## BEGIN
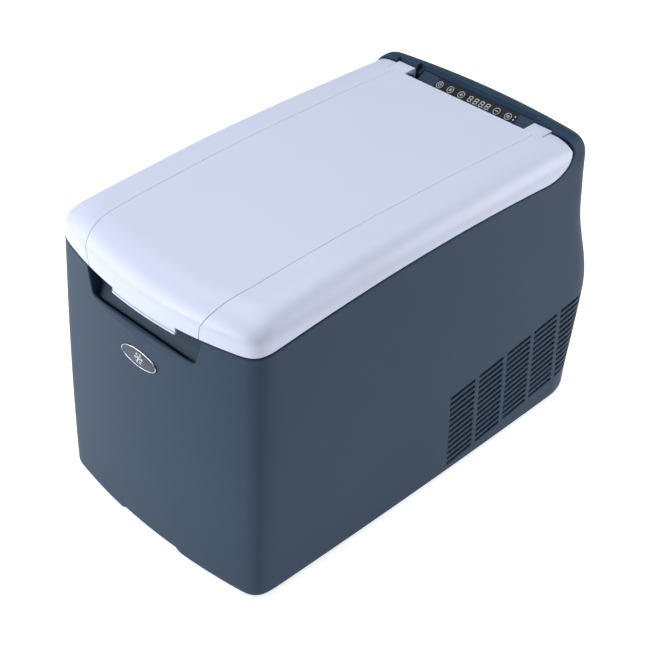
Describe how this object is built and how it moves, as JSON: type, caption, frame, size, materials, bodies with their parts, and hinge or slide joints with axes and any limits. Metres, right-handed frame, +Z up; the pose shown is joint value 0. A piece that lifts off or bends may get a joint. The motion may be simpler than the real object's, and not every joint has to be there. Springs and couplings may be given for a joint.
{
  "type": "compressor cooler fridge",
  "caption": "Portable top-opening compressor cooler with a stepped food tub, hinged insulated lid with flap latch, sloped touch-button control panel and vented machinery bay",
  "frame": {"origin": "middle of the bounding box at ground level, under the four feet", "axes": "+X towards the machinery end with the control panel, +Y to the left side seen from the latch end, +Z up"},
  "size_m": [0.6436, 0.3688, 0.402],
  "materials": {
    "body_plastic": "fine-textured moulded plastic, blue-grey",
    "lid_plastic": "satin moulded plastic, pale lavender white",
    "base_plastic": "black moulded plastic",
    "screw_steel": "plated steel",
    "zinc_steel": "zinc-plated sheet steel",
    "rubber": "matt rubber",
    "gasket_rubber": "soft seal",
    "badge_silver": "blank oval badge with a raised rim",
    "liner_white": "white food-grade plastic",
    "foam": "rigid foamed insulation",
    "overlay_dark": "printed film overlay",
    "display_grey": "seven-segment display window",
    "board_green": "circuit board",
    "button_dark": "dark key cap with a pale ring",
    "led_lens": "clear lens",
    "cable_grey": "flat ribbon",
    "can_black": "black painted steel",
    "copper_tube": "copper tube",
    "fin_aluminium": "thin aluminium sheet",
    "socket_black": "black socket plastic",
    "lamp_lens": "clear lens"
  },
  "bodies": {
    "body": {"body_shell": "body_plastic", "base_plate": "base_plastic", "base_screws": "screw_steel", "rubber_feet": "rubber", "badge_plate": "badge_silver", "grip_insert": "body_plastic", "latch_keeper": "screw_steel", "liner_tub": "liner_white", "tub_rim_frame": "body_plastic", "foam_insulation": "foam", "hinge_brackets": "body_plastic", "hinge_pins": "screw_steel", "hinge_screws": "screw_steel", "control_fascia": "body_plastic", "control_overlay": "overlay_dark", "display_module": "display_grey", "control_board": "board_green", "status_leds": "led_lens", "ribbon_cable": "cable_grey", "compressor_lower_can": "can_black", "compressor_upper_can": "can_black", "compressor_bracket": "zinc_steel", "compressor_grommets": "rubber", "compressor_bolts": "screw_steel", "compressor_driver": "base_plastic", "condenser_coil": "copper_tube", "condenser_fins": "fin_aluminium", "condenser_brackets": "zinc_steel", "fan_shroud": "base_plastic", "fan_motor": "zinc_steel", "fan_screws": "screw_steel", "evaporator_plate": "fin_aluminium", "evaporator_tube": "copper_tube", "suction_line": "copper_tube", "discharge_line": "copper_tube", "filter_drier": "copper_tube", "capillary_tube": "copper_tube", "temperature_probe": "screw_steel", "inlet_panel": "base_plastic", "dc_inlet_socket": "socket_black", "ac_inlet_socket": "socket_black", "fuse_holder": "socket_black", "power_supply": "zinc_steel", "interior_lamp": "liner_white", "lamp_lens": "lamp_lens"},
    "lid": {"lid_outer_shell": "lid_plastic", "lid_inner_panel": "liner_white", "lid_foam_core": "foam", "lid_gasket": "gasket_rubber", "hinge_lugs": "lid_plastic", "latch_bracket": "lid_plastic", "latch_pivot_pin": "screw_steel", "latch_spring": "screw_steel"},
    "latch": {"latch_tab": "lid_plastic"},
    "fan": {"fan_rotor": "base_plastic"},
    "key_power": {"button_power": "button_dark"},
    "key_mode": {"button_mode": "button_dark"},
    "key_plus": {"button_plus": "button_dark"},
    "key_minus": {"button_minus": "button_dark"},
    "key_set": {"button_set": "button_dark"}
  },
  "joints": [
    {"name": "lid_hinge", "type": "hinge", "parent": "body", "child": "lid", "pos_m": [0.238, 0, 0.39], "axis": [0, 1, 0], "range_deg": [0, 95]},
    {"name": "latch_pivot", "type": "hinge", "parent": "lid", "child": "latch", "pos_m": [-0.298, 0, 0.357], "axis": [0, 1, 0], "range_deg": [0, 12], "stiffness_Nm_per_rad": 0.05},
    {"name": "fan_spin", "type": "hinge", "parent": "body", "child": "fan", "pos_m": [0.158, 0.1, 0.084], "axis": [0, 1, 0], "continuous": true},
    {"name": "press_power", "type": "slide", "parent": "body", "child": "key_power", "axis": [0.5, 0, -0.866], "range_m": [0, 0.0008], "stiffness_N_per_m": 800},
    {"name": "press_mode", "type": "slide", "parent": "body", "child": "key_mode", "axis": [0.5, 0, -0.866], "range_m": [0, 0.0008], "stiffness_N_per_m": 800},
    {"name": "press_plus", "type": "slide", "parent": "body", "child": "key_plus", "axis": [0.5, 0, -0.866], "range_m": [0, 0.0008], "stiffness_N_per_m": 800},
    {"name": "press_minus", "type": "slide", "parent": "body", "child": "key_minus", "axis": [0.5, 0, -0.866], "range_m": [0, 0.0008], "stiffness_N_per_m": 800},
    {"name": "press_set", "type": "slide", "parent": "body", "child": "key_set", "axis": [0.5, 0, -0.866], "range_m": [0, 0.0008], "stiffness_N_per_m": 800}
  ]
}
## END
▸ **WHAT YOU ARE ASKED TO DO**
Every line of the material must be returned exactly as it appears.

▸ **CORRECT RESPONSE**
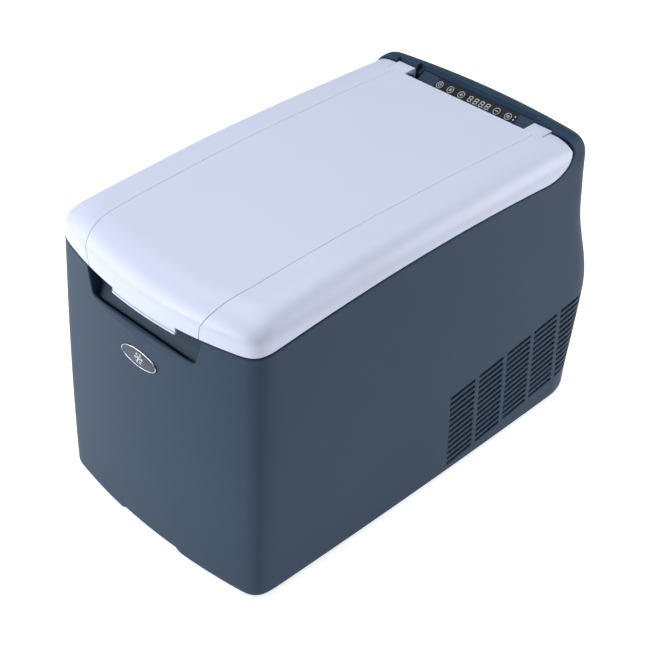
Describe how this object is built and how it moves, as JSON: type, caption, frame, size, materials, bodies with their parts, and hinge or slide joints with axes and any limits. Metres, right-handed frame, +Z up; the pose shown is joint value 0. A piece that lifts off or bends may get a joint. The motion may be simpler than the real object's, and not every joint has to be there. Springs and couplings may be given for a joint.
{
  "type": "compressor cooler fridge",
  "caption": "Portable top-opening compressor cooler with a stepped food tub, hinged insulated lid with flap latch, sloped touch-button control panel and vented machinery bay",
  "frame": {"origin": "middle of the bounding box at ground level, under the four feet", "axes": "+X towards the machinery end with the control panel, +Y to the left side seen from the latch end, +Z up"},
  "size_m": [0.6436, 0.3688, 0.402],
  "materials": {
    "body_plastic": "fine-textured moulded plastic, blue-grey",
    "lid_plastic": "satin moulded plastic, pale lavender white",
    "base_plastic": "black moulded plastic",
    "screw_steel": "plated steel",
    "zinc_steel": "zinc-plated sheet steel",
    "rubber": "matt rubber",
    "gasket_rubber": "soft seal",
    "badge_silver": "blank oval badge with a raised rim",
    "liner_white": "white food-grade plastic",
    "foam": "rigid foamed insulation",
    "overlay_dark": "printed film overlay",
    "display_grey": "seven-segment display window",
    "board_green": "circuit board",
    "button_dark": "dark key cap with a pale ring",
    "led_lens": "clear lens",
    "cable_grey": "flat ribbon",
    "can_black": "black painted steel",
    "copper_tube": "copper tube",
    "fin_aluminium": "thin aluminium sheet",
    "socket_black": "black socket plastic",
    "lamp_lens": "clear lens"
  },
  "bodies": {
    "body": {"body_shell": "body_plastic", "base_plate": "base_plastic", "base_screws": "screw_steel", "rubber_feet": "rubber", "badge_plate": "badge_silver", "grip_insert": "body_plastic", "latch_keeper": "screw_steel", "liner_tub": "liner_white", "tub_rim_frame": "body_plastic", "foam_insulation": "foam", "hinge_brackets": "body_plastic", "hinge_pins": "screw_steel", "hinge_screws": "screw_steel", "control_fascia": "body_plastic", "control_overlay": "overlay_dark", "display_module": "display_grey", "control_board": "board_green", "status_leds": "led_lens", "ribbon_cable": "cable_grey", "compressor_lower_can": "can_black", "compressor_upper_can": "can_black", "compressor_bracket": "zinc_steel", "compressor_grommets": "rubber", "compressor_bolts": "screw_steel", "compressor_driver": "base_plastic", "condenser_coil": "copper_tube", "condenser_fins": "fin_aluminium", "condenser_brackets": "zinc_steel", "fan_shroud": "base_plastic", "fan_motor": "zinc_steel", "fan_screws": "screw_steel", "evaporator_plate": "fin_aluminium", "evaporator_tube": "copper_tube", "suction_line": "copper_tube", "discharge_line": "copper_tube", "filter_drier": "copper_tube", "capillary_tube": "copper_tube", "temperature_probe": "screw_steel", "inlet_panel": "base_plastic", "dc_inlet_socket": "socket_black", "ac_inlet_socket": "socket_black", "fuse_holder": "socket_black", "power_supply": "zinc_steel", "interior_lamp": "liner_white", "lamp_lens": "lamp_lens"},
    "lid": {"lid_outer_shell": "lid_plastic", "lid_inner_panel": "liner_white", "lid_foam_core": "foam", "lid_gasket": "gasket_rubber", "hinge_lugs": "lid_plastic", "latch_bracket": "lid_plastic", "latch_pivot_pin": "screw_steel", "latch_spring": "screw_steel"},
    "latch": {"latch_tab": "lid_plastic"},
    "fan": {"fan_rotor": "base_plastic"},
    "key_power": {"button_power": "button_dark"},
    "key_mode": {"button_mode": "button_dark"},
    "key_plus": {"button_plus": "button_dark"},
    "key_minus": {"button_minus": "button_dark"},
    "key_set": {"button_set": "button_dark"}
  },
  "joints": [
    {"name": "lid_hinge", "type": "hinge", "parent": "body", "child": "lid", "pos_m": [0.238, 0, 0.39], "axis": [0, 1, 0], "range_deg": [0, 95]},
    {"name": "latch_pivot", "type": "hinge", "parent": "lid", "child": "latch", "pos_m": [-0.298, 0, 0.357], "axis": [0, 1, 0], "range_deg": [0, 12], "stiffness_Nm_per_rad": 0.05},
    {"name": "fan_spin", "type": "hinge", "parent": "body", "child": "fan", "pos_m": [0.158, 0.1, 0.084], "axis": [0, 1, 0], "continuous": true},
    {"name": "press_power", "type": "slide", "parent": "body", "child": "key_power", "axis": [0.5, 0, -0.866], "range_m": [0, 0.0008], "stiffness_N_per_m": 800},
    {"name": "press_mode", "type": "slide", "parent": "body", "child": "key_mode", "axis": [0.5, 0, -0.866], "range_m": [0, 0.0008], "stiffness_N_per_m": 800},
    {"name": "press_plus", "type": "slide", "parent": "body", "child": "key_plus", "axis": [0.5, 0, -0.866], "range_m": [0, 0.0008], "stiffness_N_per_m": 800},
    {"name": "press_minus", "type": "slide", "parent": "body", "child": "key_minus", "axis": [0.5, 0, -0.866], "range_m": [0, 0.0008], "stiffness_N_per_m": 800},
    {"name": "press_set", "type": "slide", "parent": "body", "child": "key_set", "axis": [0.5, 0, -0.866], "range_m": [0, 0.0008], "stiffness_N_per_m": 800}
  ]
}